KBLstudio process


The project was developed with a rigorous stakeholder engagement process, including workshops with students, faculty, administrative, custodial, and technical staff. As well, students and faculty from outside the school of architecture were engaged to build a perspective on the external perception of the school as a place of potential collaboration.

As this project represented the first major reconsideration of the studio-teaching environment in the school in decades, we took the position that these voices and perspectives were critical to making a space that not only looked forward to the future,but served as a benchmark of what has been (both positive and less-than-positive). The uncomfortable fit of new technologies and teaching styles on relatively inflexible (and historically grounded) studio arrangements and furnishings may seem simple to solve with more adaptable furnishings and fixtures. Yet, disciplinary inertias remain, and in an academic environment where the stakeholders are also all designers, the method of determining which ‘solution sets’ are the ‘best’ ones to proceed with is a paramount challenge.
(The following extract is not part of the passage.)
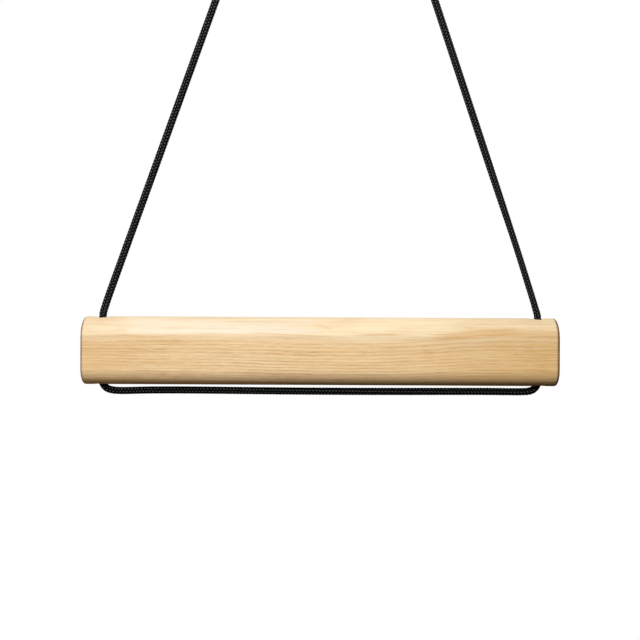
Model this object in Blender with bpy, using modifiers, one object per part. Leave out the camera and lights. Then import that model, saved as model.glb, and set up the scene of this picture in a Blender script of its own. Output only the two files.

During the academic year prior to the implementation of the studio, we were able to secure a public exhibition area in the school and populated it initially with images of design studios throughout history (1300 – 2013,) including a number of innovative designs and contemporary case studies. It was configured as a hybrid digital (using Picasa, Google+ and Facebook) and physical ‘conversation board’ encouraging anyone to post new images, comment on existing images, and/or rearrange images in particular configurations.

A second phase of the exhibition added to this the staging of potential furnishings and technologies that were meant to provoke and/or excite imaginative use (basically, this was our collection of samples and demonstration units). The exhibition served an important role in the stakeholder engagement process, allowing all students, faculty, and staff to participate in a collective vision on a daily basis. As furniture samples arrived – primarily in the way of innovative work surfaces – the exhibit was constantly changing, eliciting always-changing feedback.

Finally we ran a series of participatory workshops in the pre-renovated studio, asking participants to literally label existing elements as “preferred” or “not preferred” and why. From existing furnishings and floor raceways to walls, doors, and windows, we were able to develop a model of preferences that was immensely informative. Among the more interesting results was the realization by stakeholders that the same element could be both “preferred” and “not preferred” – even by the same individual, a measure of the multivalence of components based on aspects of performance rather than the identification of a particular physical object. Together, these discoveries complemented our conceptual framework of probablistic ‘prompts.’ The breaking down of environmental and technological components into smaller elements that afford different aspects of this multivalence allowed the more deleterious aspects to be pulled out while accommodating those aspects that were preferred.